Sexual harassment has a "variety of fine connotations" and depends upon the "sensitivity and perception" of the harassed person, the Supreme Court on Thursday said.

In a word of caution on the veracity of complaint of the woman judge, recorded in the verdict, an apex court bench headed by Justice J S Kehar, said "the issue of sexual harassment has a variety of fine connotations. Its evaluation may sometimes depend upon the sensitivity of the person concerned.

"And also whether the perception of the harassed individual was known to the one against whom the accusing finger is pointed."

To drive home the point, the bench referred to verbal exchanges between a senior woman lawyer, representing the alleged victim, and the male senior advocate who appeared on behalf of Registrar of the MP High Court.

The male lawyer had termed the frequent interjections of the lady advocate as "delightful", which did not go down well with her and she objected saying it was "sexually coloured".

"Having given our thoughtful consideration to the response of the counsel for the petitioner, we may only say, that she may well be right.
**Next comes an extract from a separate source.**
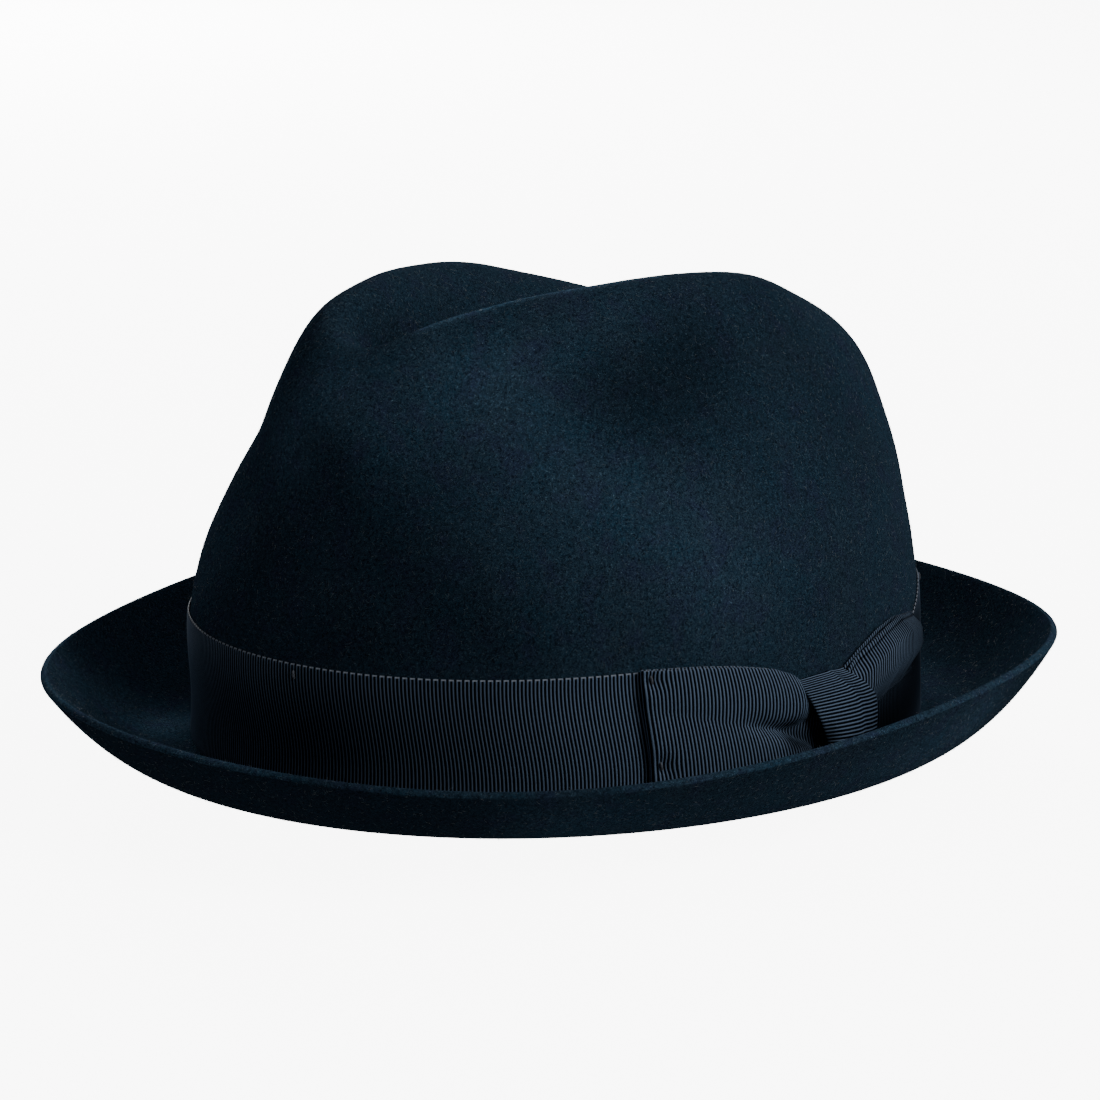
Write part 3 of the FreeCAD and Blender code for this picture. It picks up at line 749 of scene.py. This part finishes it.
def arc_table():
    """Distance along the band from the middle of the bow, positive forwards, against angle."""
    angle = np.linspace(BOW_ANGLE, BOW_ANGLE - 2 * pi, 4001)
    points = wall_point(angle, (BAND_LOW + BAND_HIGH) / 2, 0.8)
    steps = np.linalg.norm(np.diff(points, axis=0), axis=1)
    return np.concatenate([[0], np.cumsum(steps)]), angle


ARC_LENGTHS, ARC_ANGLES = arc_table()
BAND_LENGTH = ARC_LENGTHS[-1]


def on_band(arc, height, lift):
    """Points given by distance along the band, height, and distance off the felt."""
    angle = np.interp(np.mod(arc, BAND_LENGTH), ARC_LENGTHS, ARC_ANGLES)
    return wall_point(angle, height, lift)


def rib_places(count):
    """Places along a ribbon, counted in ribs."""
    return (np.arange(count) / RIB_COLUMNS)[None]


def rib_profile(position):
    """Height of the ribs, 0 in a groove and 1 on a crest, at a position counted in ribs."""
    return (0.5 - 0.5 * np.cos(2 * pi * position)) ** 1.2


def ribbon_rows(width):
    """Places across a ribbon, close together at its edges."""
    edge = np.array([0, 0.25, 0.6, 1.1]) / width
    return np.concatenate([edge, np.linspace(0.07, 0.93, 22), 1 - edge[::-1]])[:, None]


def ribbon_faces(across, width, position, ribbed=1.0):
    """How far a ribbon's front and back stand off its middle: ribs, and a looped edge."""
    edge = np.minimum(across, 1 - across) * width
    body = np.clip(edge / 0.4, 0.3, 1)
    selvedge = 0.10 * bell(edge - 0.45, 0.35) * (0.6 + 0.4 * np.cos(2 * pi * position))
    front = body * (0.10 + 0.24 * ribbed * rib_profile(position)) + selvedge
    return front, 0.2 * body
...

There is a lot to be learnt from what she innocuously conveyed. Her sensitivity to the issue, one may confess, brought out to us a wholly different understanding on the subject.

"It is, therefore, that we have remarked above, that the evaluation of a charge of sexual harassment would depend on the manner in which it is perceived. Each case will have to be decided on its own merits...," the bench said.

"Whether the perception of the harassed individual was conveyed to the person accused would be very material in a case falling in the realm of over-sensitivity. In that, it would not be open to him thereafter to defend himself by projecting that he had not sexually harassed the person concerned because in his understanding the alleged action was unoffending," it said.

It said that as a matter of caution, the facts of the plea are for the "limited purpose of the submissions advanced" by lawyers on the procedure followed in the present controversy by the Chief Justice of the High Court.